Additional information
Suggested Fix
A possible solution could be to only construct the assumeRole
object when the DEPLOY_REGISTRY_ECR_ASSUME_ROLE_ARN
environment variable is explicitly set. This would allow the default credential chain to be used when the variable is absent.
// In apps/webapp/app/v3/services/initializeDeployment.server.ts
+ const assumeRole = env.DEPLOY_REGISTRY_ECR_ASSUME_ROLE_ARN
+ ? {
+ roleArn: env.DEPLOY_REGISTRY_ECR_ASSUME_ROLE_ARN,
+ externalId: env.DEPLOY_REGISTRY_ECR_ASSUME_ROLE_EXTERNAL_ID,
+ }
+ : undefined;
const [imageRefError, imageRefResult] = await tryCatch(
getDeploymentImageRef({
// ... other params
- assumeRole: {
- roleArn: env.DEPLOY_REGISTRY_ECR_ASSUME_ROLE_ARN,
- externalId: env.DEPLOY_REGISTRY_ECR_ASSUME_ROLE_EXTERNAL_ID,
- },
+ assumeRole,
})
);
Discussion on Workarounds
Without this change, users in a same-account IRSA setup need to implement workarounds that have notable drawbacks:
- Setting the ARN to the pod's own role: This requires configuring the role's trust policy to allow self-assumption, which is an uncommon pattern and adds extra STS API calls.
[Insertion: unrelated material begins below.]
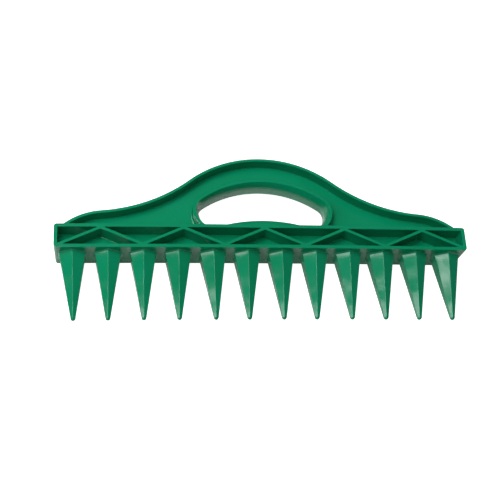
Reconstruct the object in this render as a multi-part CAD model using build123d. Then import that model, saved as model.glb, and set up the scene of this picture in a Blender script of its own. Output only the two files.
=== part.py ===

- Creating a dedicated intermediate role: This adds the complexity of creating and maintaining an additional IAM role.
Both approaches seem to add unnecessary complexity for a standard self-hosted EKS setup. It would be great if Trigger.dev could natively support the direct use of IRSA credentials, which aligns with the "optional STS assume role support" mentioned in PR #2224.